Projected Forward Gradient-Guided Frank-Wolfe Algorithm via Variance Reduction
M. Rostami, S. S. Kia
TL;DR
This work tackles the high computational and memory cost of gradient evaluation in Frank-Wolfe optimization for constrained DNN training by leveraging Projected Forward Gradient (Projected-FG) as a memory-efficient gradient estimator. Naively applying Projected-FG within FW introduces a non-vanishing convergence error due to gradient noise; to counter this, the authors propose a variance-reduction scheme that averages historical Projected-FG directions, yielding an Averaged PF-FW algorithm. They prove that the variance-reduced method achieves exact convergence for convex objectives and convergence to stationary points for non-convex objectives, with established rates (e.g., $O(1/\sqrt{k})$ in the convex case via suitable parameter tuning and $O(1/\log K)$ for non-convex FW gap).
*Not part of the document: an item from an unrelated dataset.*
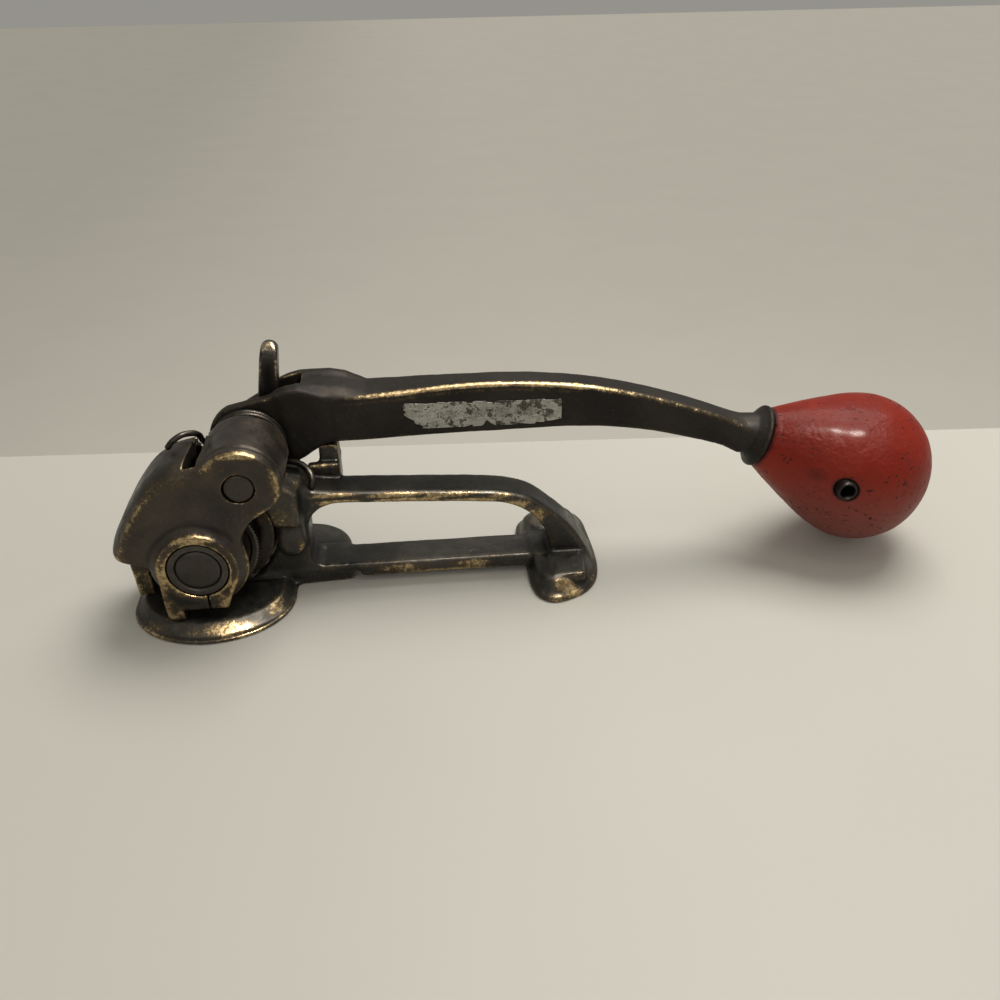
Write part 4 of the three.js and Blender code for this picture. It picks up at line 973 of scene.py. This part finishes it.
def spring_wire():
    first, last, leaves = 182, -379, -398  # degrees round the pivot
    pitch = 0.0061                         # mm along it for each degree
    coil = []
    for d in range(first, last, -14):
        a = math.radians(d)
        coil.append((PX + SPRING_R * math.cos(a), 16.75 + (first - d) * pitch, PZ + SPRING_R * math.sin(a)))
    a = math.radians(leaves)
    tail = [(PX + 14.4 * math.cos(a), 20.2, PZ + 14.4 * math.sin(a)), (33, 18.4, 50.2), (35.8, 17, 50.1),
            (38.5, 15, 49.3), (40.6, 12.6, 47.5), (41.1, 10.8, 45.4), (40.6, 9.6, 43.7)]
    obj = swept("torsion_wire", [*SPRING_LEG, *coil, *tail], SPRING_WIRE, 420, sides=14, swell=0.22)
    rub = [(-2, 1.5, 71.4, (4, 3, 2), 0.5), (37, 17.4, 51, (5, 4, 2.4), 0.55), (41, 12, 48.6, (3, 3, 3), 0.5)]
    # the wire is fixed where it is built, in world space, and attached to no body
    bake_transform(marked(obj, rub, None))
    finished(obj, "spring", "torsion_spring")
    plunger = turned("plunger_turned", [(0, 0), (1.2, 0.4), (2.0, 1.4), (2.3, 2.4), (2.3, 7.7), (2.0, 8),
                                        (0, 8)], (35.8, 31, 70.5), (1, 0, 0), 48)
    placed(marked(plunger), "lever", "steel_bright", "pawl_plunger")
    turns = [(44.3 + i * 0.155, 31 + 1.6 * math.cos(i * 0.55), 70.5 + 1.6 * math.sin(i * 0.55))
             for i in range(49)]
    placed(marked(swept("plunger_coil", turns, 0.33, 220, sides=8), (), None), "lever", "spring",
           "plunger_spring")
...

Numerical experiments on MNIST demonstrate substantial memory savings (about 1000 MiB per epoch vs 2150 MiB with full backprop) and competitive accuracy under sparsity constraints, validating both the practical efficiency and theoretical guarantees of the proposed approach.
Abstract
This paper aims to enhance the use of the Frank-Wolfe (FW) algorithm for training deep neural networks. Similar to any gradient-based optimization algorithm, FW suffers from high computational and memory costs when computing gradients for DNNs. This paper introduces the application of the recently proposed projected forward gradient (Projected-FG) method to the FW framework, offering reduced computational cost similar to backpropagation and low memory utilization akin to forward propagation. Our results show that trivial application of the Projected-FG introduces non-vanishing convergence error due to the stochastic noise that the Projected-FG method introduces in the process. This noise results in an non-vanishing variance in the Projected-FG estimated gradient. To address this, we propose a variance reduction approach by aggregating historical Projected-FG directions. We demonstrate rigorously that this approach ensures convergence to the optimal solution for convex functions and to a stationary point for non-convex functions. These convergence properties are validated through a numerical example, showcasing the approach's effectiveness and efficiency.